Monitor for tape diagrams that can be displayed during the lesson synthesis and compared to the bar graph selected in a previous activity. While the graph and diagram do not have to be from the same pair, it would be helpful for students to see data from the same survey displayed with different representations.
To add movement to this activity, consider a gallery walk. Students can make their diagrams on poster paper. As students walk around the room, they select a few diagrams and determine what information they learn about their class based on the diagram and equation.
- Groups of 2
- “You and your partner are going to draw a diagram. Your diagram should compare two facts you learned from your survey.”
- “Decide with your partner which 2 facts you want to share with the class and how you will compare the two facts.”
- 1 minute: partner discussion.
- 5 minutes: independent work time
- Students check in with their partners to be sure their representations make sense and are accurate.
- 3 minutes: partner discussion
- Monitor for a few examples of accurate tape diagrams and equations.
- Draw a diagram. Your diagram should compare two facts you learned from your survey.

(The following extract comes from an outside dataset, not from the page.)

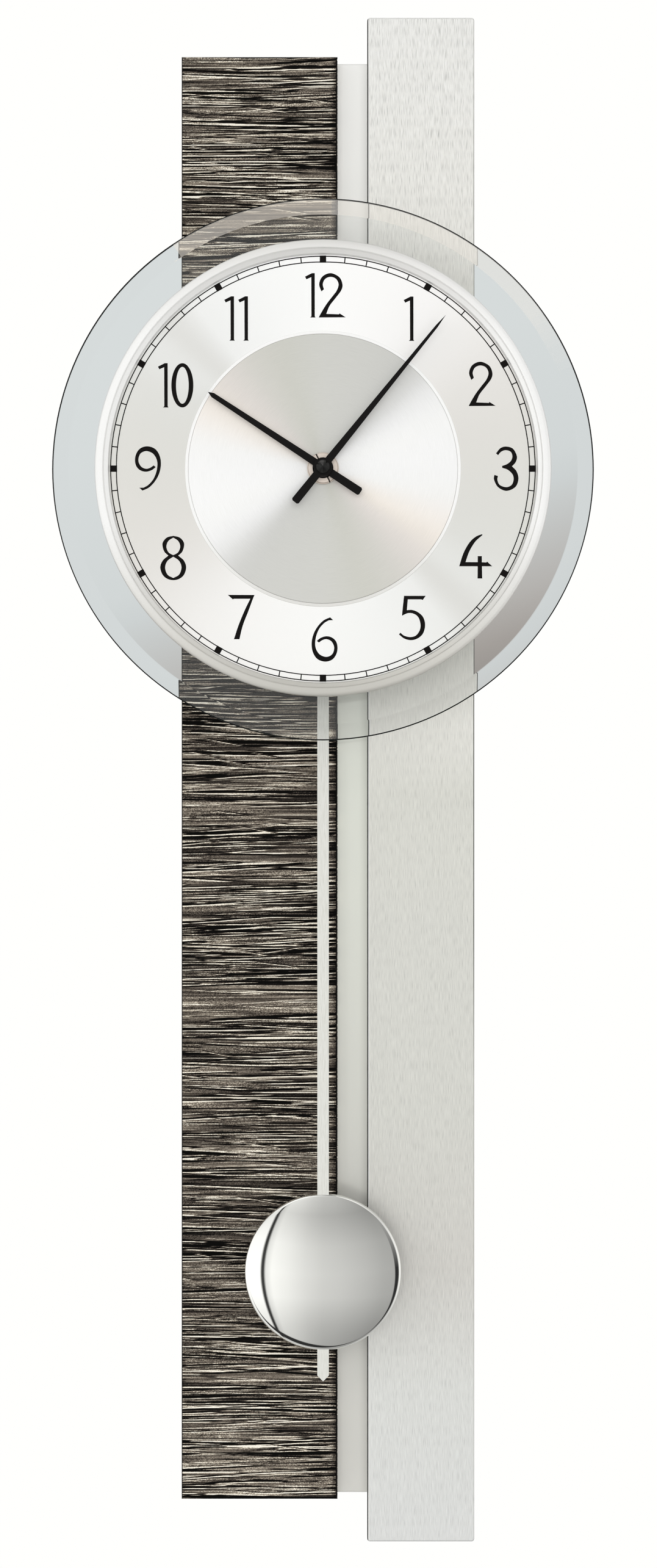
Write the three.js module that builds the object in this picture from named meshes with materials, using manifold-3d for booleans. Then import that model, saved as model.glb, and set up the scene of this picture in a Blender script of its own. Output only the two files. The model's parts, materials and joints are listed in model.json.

- Write an equation that represents the comparison.
- Display selected student work.
- “What information does this diagram or equation tell us about our classmates?”
- “Where do you see this equation in the diagram?”
"Today we had a chance to learn more about each other by collecting data and representing it in multiple ways.”
Display a student generated bar or picture graph and the tape diagram side by side.
- “How are these representations the same?” (They are from the same survey.)
- “What information can we see in the picture/bar graph that we don’t see in the diagram?” (All of the people that were surveyed.)
- “What information can we see in the diagram that we don’t see in the picture/bar graph?” (It’s easier to compare two of the groups in the diagram than in the graph.)